Wann liegt Berufsunfähigkeit vor?
Wenn man von Berufsunfähigkeit spricht, meint man eigentlich eine „bedingungsgemäße Berufsunfähigkeit“. In der Regel liegt Berufsunfähigkeit dann vor, wenn der Versicherte aus gesundheitlichen Gründen voraussichtlich dauerhaft (mindestens sechs Monate) außerstande ist, seinen zuletzt ausgeübten Beruf zu mindestens 50% auszuüben. Dabei kommt es nicht darauf an, ob der Versicherte grundsätzlich noch arbeiten kann, sondern ob er seinem konkreten Beruf – in der zuletzt ausgeübten Form – zu mindestens 50% nachgehen kann.

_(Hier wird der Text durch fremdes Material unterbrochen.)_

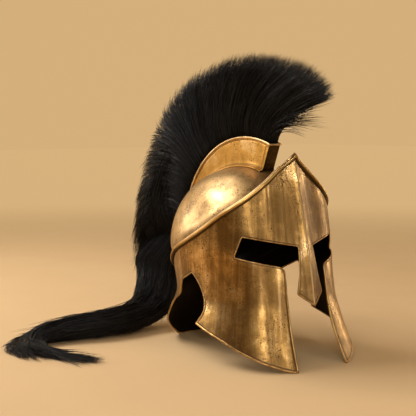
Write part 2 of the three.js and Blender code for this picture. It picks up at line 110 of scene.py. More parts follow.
# %% Tables of sections, as shares of those sizes
# height, width, front, back, squareness in front, squareness behind
SHEET_SECTIONS = np.array([
    [0.00, 1.19, 1.40, 1.12, 2.60, 2.2],
    [0.10, 1.13, 1.275, 1.03, 2.70, 2.2],
    [0.21, 1.04, 1.17, 0.93, 2.75, 2.1],
    [0.31, 0.98, 1.12, 0.86, 2.60, 2.0],
    [0.42, 0.97, 1.075, 0.92, 2.55, 2.1],
    [0.56, 1.00, 1.00, 0.99, 2.60, 2.2],
    [0.70, 1.00, 0.92, 1.00, 2.60, 2.2],
    [0.84, 0.94, 0.84, 0.95, 2.50, 2.2],
    [1.05, 0.84, 0.70, 0.80, 2.40, 2.2],
])
# turn, height
UPPER_EDGE = np.array([
    [0, 1.0], [4, 0.979], [18, 0.925], [32, 0.857], [48, 0.78], [61, 0.724], [77, 0.654],
    [99, 0.58], [119, 0.521], [134, 0.462], [155, 0.405], [180, 0.385],
])
CHEEK_EDGE = np.array([
    [0, 0.0], [MOUTH_TURN, 0.0], [29, 0.16], [43, 0.42], [58, 0.7], [CHEEK_BACK_TURN, 1.0],
])
GUARD_EDGE = np.array([
    [GUARD_TURN, 1.0], [144, 0.73], [153, 0.48], [164, 0.18], [172, 0.0], [180, 0.0],
])
# place on the box, lean, length, half width
FAN_ROWS = np.array([
    [-18.5, -62, 0.97, 0.30], [-14, -56, 1.03, 0.62], [-8, -47.5, 1.03, 0.85], [0, -37, 0.99, 0.95],
    [8, -27, 0.95, 1.0], [15, -16, 0.94, 1.0], [24, -4, 0.95, 1.0], [34, 11, 0.98, 1.0],
    [42, 24.5, 1.01, 1.0], [49, 41, 1.03, 1.0], [56, 56, 1.03, 1.02], [63, 68, 1.04, 1.05],
    [70, 79, 1.05, 1.08], [76, 90, 1.06, 1.1], [80, 101, 1.1, 1.12], [83, 112, 1.17, 1.15],
])
# side, behind, low, deep, thick, turn
TAIL_ROWS = np.array([
    [-0.0, 1.08, 1.35, 1.95, 0.86, 90], [-0.015, 1.07, 0.95, 1.75, 0.88, 90],
    [-0.05, 1.05, 0.45, 1.55, 0.92, 90], [-0.11, 1.03, 0.08, 1.32, 0.95, 90],
    [-0.23, 0.975, 0, 1.1, 0.8, 90], [-0.38, 0.935, 0, 0.9, 0.7, 90],
    [-0.53, 0.945, 0, 0.83, 0.64, 92], [-0.68, 0.99, 0, 0.77, 0.56, 95],
    [-0.83, 1.02, 0, 0.7, 0.43, 102], [-0.95, 0.95, 0, 0.6, 0.27, 135],
    [-1.0, 0.79, 0, 0.5, 0.19, 172], [-0.97, 0.61, 0, 0.4, 0.14, 190],
    [-0.92, 0.43, 0, 0.27, 0.1, 198], [-0.84, 0.28, 0, 0.08, 0.05, 205],
])

# %% [markdown]
# ## Curves and grids
# A beaten sheet has no straight sections, so its sizes run through the tables as smooth curves. The curve
# used here passes every row and never overshoots, which an ordinary spline does. Grids of points become
# meshes with one helper: it welds points that fall together, so a pole or a seam is closed, and drops the
# faces that vanish.

# %% Smooth curves through a table
def through(x, table, column, at=0):
    """Cubic pieces between the rows. The slope at a row is the harmonic mean of the slopes on its two
    sides, or nothing at a high or low point."""
    places, values = table[:, at].astype(float), table[:, column].astype(float)
    slope = np.diff(values) / np.diff(places)
    before, after = np.concatenate([slope[:1], slope]), np.concatenate([slope, slope[-1:]])
    same = before * after > 0
    tangent = np.where(same, 2 * before * after / np.where(same, before + after, 1.0), 0.0)
    u = np.clip(x, places[0], places[-1])
    row = np.clip(np.searchsorted(places, u) - 1, 0, len(slope) - 1)
    span = places[row + 1] - places[row]
    t = (u - places[row]) / span
    ease = t * t * (3 - 2 * t)
    bend = span * t * (1 - t) * ((1 - t) * tangent[row] - t * tangent[row + 1])
    return values[row] * (1 - ease) + values[row + 1] * ease + bend


def smooth(x):
    """Rises from 0 to 1 as x does, level at both ends."""
    t = np.clip(x, 0.0, 1.0)
    return t * t * (3 - 2 * t)


def mix(a, b, share):
    """a, plus that share of the way from a to b."""
    return a + (b - a) * share


# %% The sheet and the dome as surfaces
def square_oval(turn, half_width, front, back, squareness):
    """Radius of an oval whose corners fill out as squareness grows past 2: the sum of the two directions'
    shares, each to that power, to minus one over it."""
    angle = np.radians(turn)
    along = np.cos(angle)
    across = np.abs(np.sin(angle)) / half_width
    reach = np.where(along > 0, front, back)
    return (across**squareness + (np.abs(along) / reach) ** squareness) ** (-1 / squareness)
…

Alkoholsucht kann diese Voraussetzung erfüllen, etwa wenn die Erkrankung zu kognitiven Einschränkungen, körperlichen Folgeerkrankungen oder psychischen Begleiterkrankungen (z.B. Depressionen, Angststörungen) führt, die eine Berufsausübung unmöglich machen bzw. die Voraussetzungen der BU-Klausel eines Versicherungsvertrages (siehe oben) damit erfüllt sind.
Alkoholsucht als anerkannte Erkrankung
Alkoholsucht ist eine medizinisch anerkannte chronische Krankheit. Die Weltgesundheitsorganisation WHO klassifiziert sie unter der ICD-10 als „(F10) Psychische und Verhaltensstörungen durch Alkohol“. ICD steht für „International Statistical Classification of Diseases and Related Health Problems“. Sie ist ein weltweit einheitliches System zur Klassifikation von Krankheiten und Gesundheitsproblemen und stellt für Ärzte, Krankenhäuser und Versicherern einheitliche Diagnoseschlüssel dar.
In schweren Fällen kann die Alkoholerkrankung zu erheblichen funktionellen Einschränkungen führen – bis hin zur völligen Arbeitsunfähigkeit. Gerichte erkennen Alkoholsucht im Einzelfall als möglichen Auslöser für eine Berufsunfähigkeit an. Entscheidend ist jedoch der Nachweis, dass die Suchterkrankung in ihrer Ausprägung tatsächlich die Arbeitsfähigkeit in der konkret ausgeübten Tätigkeit nicht unerheblich einschränkt.
Verletzung der vorvertraglichen Anzeigepflicht
Ein häufiger Streitauslöser in BU-Verfahren ist die sog. „vorvertragliche Anzeigepflicht“. Beim Abschluss einer Berufsunfähigkeitsversicherung ist der Versicherungsnehmer in der Regel verpflichtet, alle ihm bekannten gefahrerheblichen Vorerkrankungen – darunter auch eine frühere oder bestehende Suchterkrankung – wahrheitsgemäß anzugeben.
Wurde eine Alkoholsucht verschwiegen und stellt sich dies im Leistungsfall heraus (zum Beispiel mittels ärztlicher Unterlagen), kann der Versicherer den Vertrag im Einzelfall anfechten oder vom Vertrag zurücktreten – selbst, wenn die Berufsunfähigkeit auf einer anderen Ursache beruht. Auch frühere Entzugsbehandlungen oder psychotherapeutische Maßnahmen müssen im Zweifel angegeben werden (näher hierzu: Arglistige Täuschung durch Nichtangabe einer Alkoholerkrankung (OLG Celle)).